§ DIRECTIONS
Of the lines in the records that follow, how many include the word "bending"? Answer with a bare number.

======== EXERCISE INPUT ========

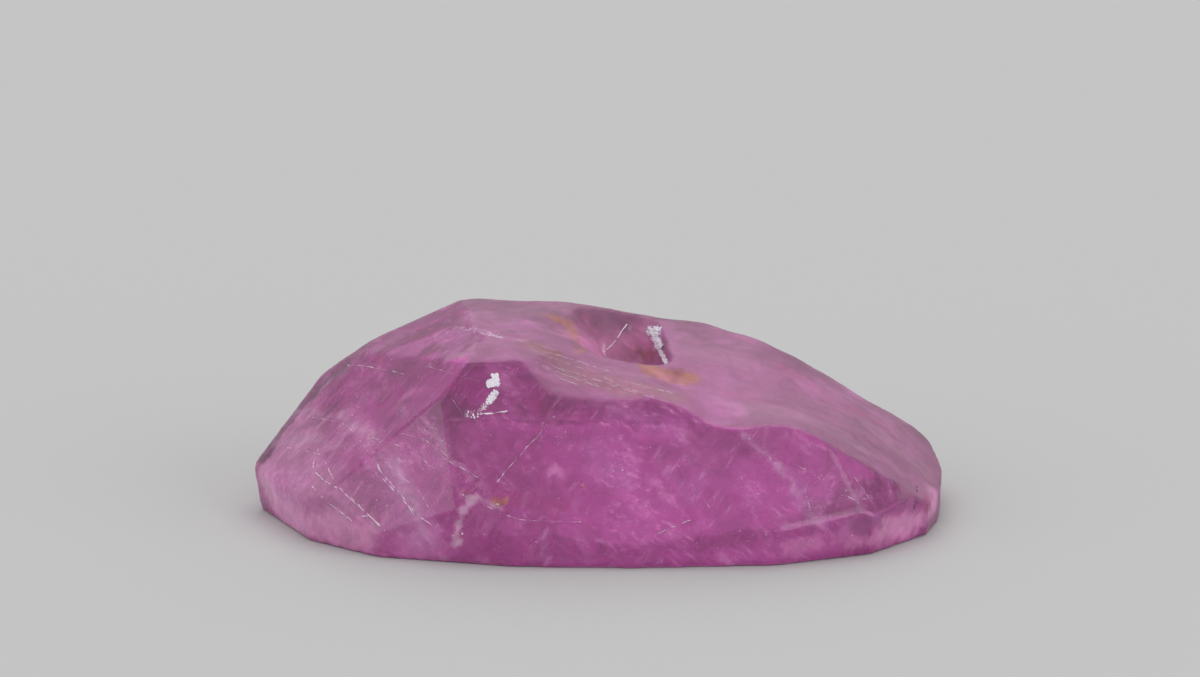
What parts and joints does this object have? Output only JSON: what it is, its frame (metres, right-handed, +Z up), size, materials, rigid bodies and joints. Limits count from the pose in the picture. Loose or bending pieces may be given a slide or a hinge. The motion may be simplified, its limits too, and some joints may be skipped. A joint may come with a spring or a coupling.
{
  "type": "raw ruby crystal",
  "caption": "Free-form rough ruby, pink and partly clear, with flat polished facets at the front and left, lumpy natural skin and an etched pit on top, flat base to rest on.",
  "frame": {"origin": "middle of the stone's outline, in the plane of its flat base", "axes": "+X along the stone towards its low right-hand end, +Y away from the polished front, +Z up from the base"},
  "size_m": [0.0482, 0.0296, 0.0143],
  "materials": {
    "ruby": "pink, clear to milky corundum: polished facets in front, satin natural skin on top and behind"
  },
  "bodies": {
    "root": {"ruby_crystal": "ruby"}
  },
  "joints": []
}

========
======== EXERCISE INPUT ========

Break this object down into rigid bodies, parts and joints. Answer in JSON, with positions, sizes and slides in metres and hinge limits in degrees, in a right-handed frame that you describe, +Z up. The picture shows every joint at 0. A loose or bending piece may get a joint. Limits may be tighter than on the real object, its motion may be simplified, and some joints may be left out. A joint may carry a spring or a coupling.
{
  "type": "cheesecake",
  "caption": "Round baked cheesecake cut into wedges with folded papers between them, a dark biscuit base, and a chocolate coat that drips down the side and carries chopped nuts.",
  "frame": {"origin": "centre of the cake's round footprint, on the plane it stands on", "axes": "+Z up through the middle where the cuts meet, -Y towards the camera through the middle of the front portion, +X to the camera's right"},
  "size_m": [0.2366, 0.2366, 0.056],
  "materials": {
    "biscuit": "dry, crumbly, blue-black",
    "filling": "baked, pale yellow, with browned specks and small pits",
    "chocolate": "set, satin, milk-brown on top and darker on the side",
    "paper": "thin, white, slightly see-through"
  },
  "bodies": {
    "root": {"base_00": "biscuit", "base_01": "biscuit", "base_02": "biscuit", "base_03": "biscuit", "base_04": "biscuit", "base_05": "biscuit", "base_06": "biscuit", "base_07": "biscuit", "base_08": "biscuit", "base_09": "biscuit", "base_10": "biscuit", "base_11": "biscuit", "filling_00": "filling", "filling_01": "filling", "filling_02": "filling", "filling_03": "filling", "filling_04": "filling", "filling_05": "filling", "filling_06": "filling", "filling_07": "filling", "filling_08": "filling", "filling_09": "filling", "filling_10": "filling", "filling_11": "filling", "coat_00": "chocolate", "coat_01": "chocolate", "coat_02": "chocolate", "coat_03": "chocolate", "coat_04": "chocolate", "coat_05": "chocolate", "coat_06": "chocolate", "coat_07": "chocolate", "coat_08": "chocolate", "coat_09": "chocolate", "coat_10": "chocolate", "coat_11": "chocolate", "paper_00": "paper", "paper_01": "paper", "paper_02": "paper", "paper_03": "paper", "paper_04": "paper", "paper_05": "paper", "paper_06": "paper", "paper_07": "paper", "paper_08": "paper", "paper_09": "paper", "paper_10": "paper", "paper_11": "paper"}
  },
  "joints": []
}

========

§ TASK RESULT
2